7455 N. Pima Road, Scottsdale
Wesley Bolin Memorial Plaza
Created in 1978, and dedicated to former Arizona Gov. Wesley Bolin, this plaza is located in front of the State Capitol building and is home to gardens, paths, benches and fountains nestled between numerous monuments, statues and plaques, including:
4th Marine Division, activated from 1943 to 1945, “The Fourth” fought in the Battle of Kwajalein, the Battle of Saipan, the Battle of Tinian and the Battle of Iwo Jima during World War II.
Arizona 9/11 Memorial, which was unveiled on the fifth anniversary of the attacks.
World War I Memorial, dedicated to the Arizonans who fought in this war, including Phoenix native Frank Luke Jr., whom Luke Air Force Base is named after.
Desert Storm Memorial, depicts various scenes from throughout this conflict, including troops, aircraft, supplies, and more.
Jewish War Veterans Memorial, dedicated by the Valley of the Sun Post No. 194, this monument includes the names of the men who fought and dates they gave their lives in World War II.
Korean War Memorial, “Freedom Is Not Free” is displayed on an archway that leads to a 2-ton bronze bell, which was cast in Korea.
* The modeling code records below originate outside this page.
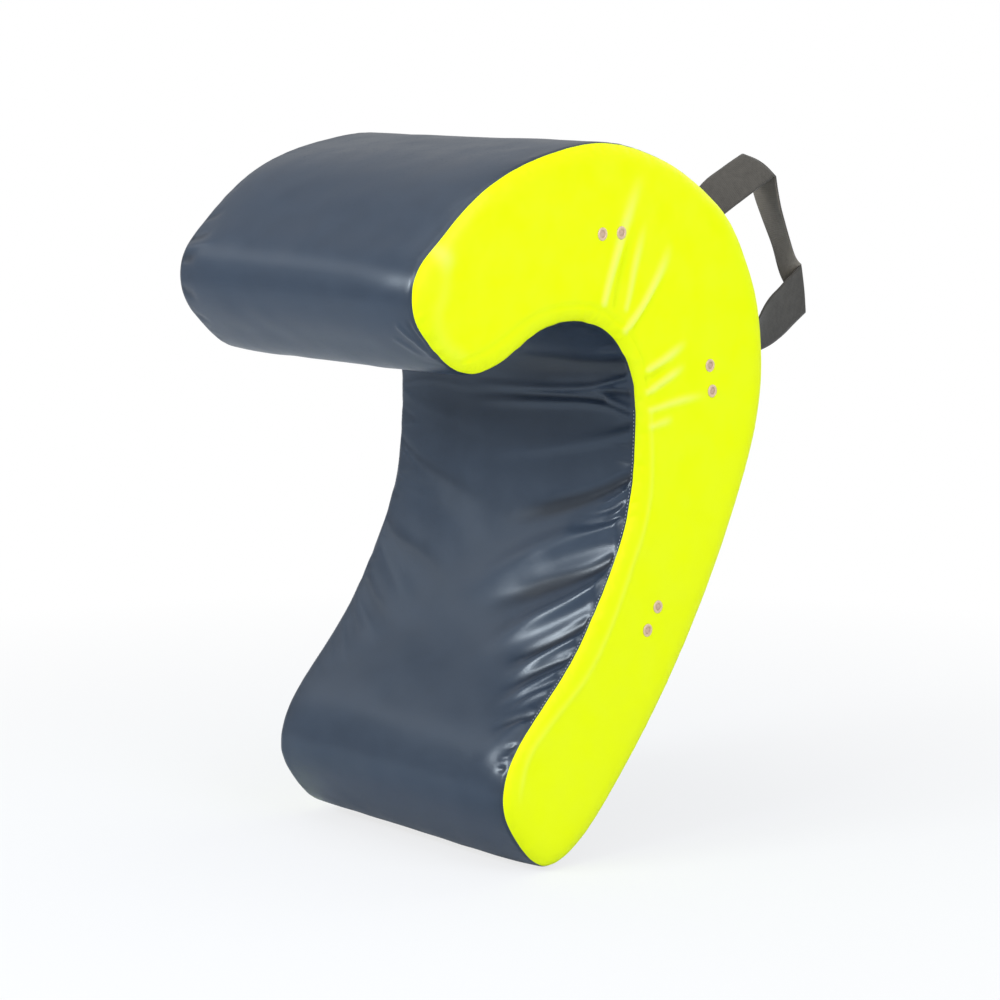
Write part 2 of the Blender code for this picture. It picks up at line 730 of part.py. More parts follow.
print("origin above the foot and behind the body's middle", ORIGIN[1], ORIGIN[0])
print("zip arc centre", world(0, ARC_CENTRE)[:])
print("handle top anchor, top fold, low fold, low anchor")
for corner in (TOP_ANCHOR, TOP_FOLD, LOW_FOLD, LOW_ANCHOR):
    print("  ", world(0, corner)[:])
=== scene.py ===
# %% [markdown]
# # Tackle shield
# A hooked foam shield for tackling practice, dressed for its photograph. A sewn vinyl cover is
# pulled over shaped foam: two bright yellow side panels, a dark slate wrap round the hook, and a
# back with a zip and two webbing handles. This lesson builds the cover's folds and seams, the
# webbing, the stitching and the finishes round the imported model, which stays as a fixed frame.

# %% Load the fixed frame
import math

import bmesh
import bpy
import numpy as np
from mathutils import Matrix, Vector
from mathutils.kdtree import KDTree


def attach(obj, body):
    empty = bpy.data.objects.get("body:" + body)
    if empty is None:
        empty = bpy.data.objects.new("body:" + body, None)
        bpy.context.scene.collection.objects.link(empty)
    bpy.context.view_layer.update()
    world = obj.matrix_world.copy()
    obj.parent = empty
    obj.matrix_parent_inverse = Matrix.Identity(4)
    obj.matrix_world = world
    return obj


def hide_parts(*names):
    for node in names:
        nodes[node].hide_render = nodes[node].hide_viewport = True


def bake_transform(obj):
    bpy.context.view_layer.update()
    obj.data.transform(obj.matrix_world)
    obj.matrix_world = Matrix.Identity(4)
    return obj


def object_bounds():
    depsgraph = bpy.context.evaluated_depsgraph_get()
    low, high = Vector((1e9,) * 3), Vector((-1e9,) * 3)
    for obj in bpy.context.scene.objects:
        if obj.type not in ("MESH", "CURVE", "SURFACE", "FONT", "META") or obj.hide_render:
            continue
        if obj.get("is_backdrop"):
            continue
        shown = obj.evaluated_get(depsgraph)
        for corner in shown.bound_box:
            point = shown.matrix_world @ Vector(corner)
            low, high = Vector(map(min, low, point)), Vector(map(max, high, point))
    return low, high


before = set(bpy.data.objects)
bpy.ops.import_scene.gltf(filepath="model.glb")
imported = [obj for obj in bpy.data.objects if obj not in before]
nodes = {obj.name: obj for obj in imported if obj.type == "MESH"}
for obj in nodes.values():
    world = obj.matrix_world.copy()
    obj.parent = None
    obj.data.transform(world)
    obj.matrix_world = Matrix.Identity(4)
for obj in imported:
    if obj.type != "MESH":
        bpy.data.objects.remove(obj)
cad_low, cad_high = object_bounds()
print("the model's box", [round(v, 4) for v in (*cad_low, *cad_high)])

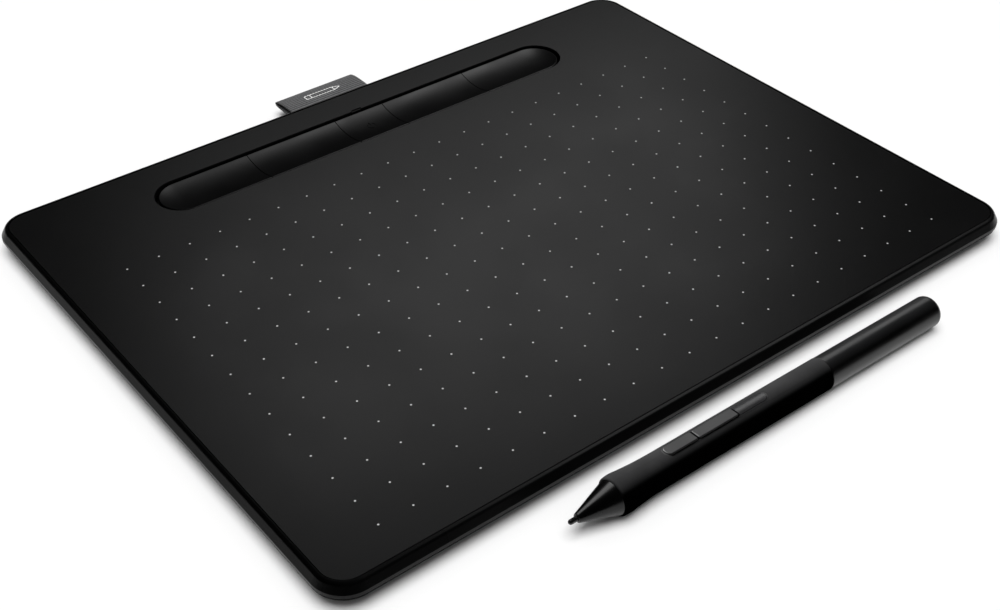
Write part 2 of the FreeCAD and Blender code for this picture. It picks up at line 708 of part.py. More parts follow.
def usb_port():
    body = new_body("usb_shell")
    sketch = new_sketch(body, "usb_section", "-usb_front", role="XZ_Plane")
    for inset in ("0", "usb_wall"):
        half = f"(usb_width / 2 - {inset})"
        low, high = f"board_top + {inset}", f"board_top + usb_height - {inset}"
        shelf = "board_top + 0.9"
        foot = f"(usb_width / 2 - 1 - {inset} / 2)"
        outline(sketch, [(f"usb_x - {foot}", low), (f"usb_x + {foot}", low), (f"usb_x + {half}", shelf),
                         (f"usb_x + {half}", high), (f"usb_x - {half}", high), (f"usb_x - {half}", shelf)])
    pad(body, sketch, "usb_mouth - usb_front", reverse=True)
    block = box("usb_block", ("usb_x - 3", "usb_front", "board_top + 0.9"),
                ("usb_x + 3", "usb_front + 1.2", "board_top + usb_height - usb_wall"))
    blade = box("usb_blade", ("usb_x - 2", "usb_front + 1", "board_top + 1.1"),
                ("usb_x + 2", "usb_mouth - 0.8", "board_top + 1.6"))
    return [body, join("usb_tongue", [block, blade])]


def chips():
    return [
        box("control_chip", ("-44", "57", "board_top"), ("-37", "64", "board_top + 0.9")),
        box("radio_module", ("48", "56", "board_top"), ("63", "63", "board_top + 1.4")),
        box("board_connector", ("12", "56", "board_top"), ("28", "60", "board_top + 0.9")),
        box("battery_connector", ("-68", "board_front", "board_top"), ("-62", "board_front + 4", "board_top + 1.1")),
    ]


def sensor_parts():
    half_x, half_y = "sensor_width / 2", "sensor_depth / 2"
    board = box("sensor_board", (f"-{half_x}", f"sensor_y - {half_y}", "sensor_low"),
                (half_x, f"sensor_y + {half_y}", "sensor_top"))
    plate = box("shield_plate", (f"2 - {half_x}", f"sensor_y - {half_y} + 1.2", "sensor_low - shield_thick"),
                (f"{half_x} - 2", f"sensor_y + {half_y} - 7.8", "sensor_low"))
    plug = box("sensor_connector", ("12", f"sensor_y + {half_y} - 6.3", "sensor_low - 0.95"),
               ("28", f"sensor_y + {half_y} - 2.3", "sensor_low"))
    return [board, plate, plug]


def sensor_cable():
    """A flat flex that steps down from the sensor board to the main board."""
    body = new_body("sensor_cable")
    sketch = new_sketch(body, "cable_side", "14", role="YZ_Plane")
    start, stop = "sensor_y + sensor_depth / 2 - 2.3", "56"
    high, low, thick = "sensor_low - 0.5", "board_top + 0.4", "0.15"
    outline(sketch, [(start, high), (f"{start} + 0.8", high), (f"{stop} - 0.8", low), (stop, low),
                     (stop, f"{low} + {thick}"), (f"{stop} - 0.8 + 0.05", f"{low} + {thick}"),
                     (f"{start} + 0.8 + 0.05", f"{high} + {thick}"), (start, f"{high} + {thick}")])
    pad(body, sketch, "12")
    return body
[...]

Navajo Code Talkers Memorial, a 16-foot-tall Navajo Code Talkers Memorial was unveiled in 2008. The statue features a Code Talker in combat gear communicating over a radio, and the base bears plaques of code talkers’ names and a history of their service.
Operation Enduring Freedom Memorial
Purple Heart Memorial, a tribute to combat wounded veterans, displays the medal accompanies by a poem in stone.
USS Arizona Memorial, including one of the ship’s anchors, its signal mast and two guns, displayed surrounding nine bowed pillars that hold 1,902 nameplates honoring the Arizonans who lost their lives during six years of the largest and deadliest war in history.
Vietnam Veterans Memorial, 10 columns of black granite bear the names of Arizonans killed or missing in action in Vietnam.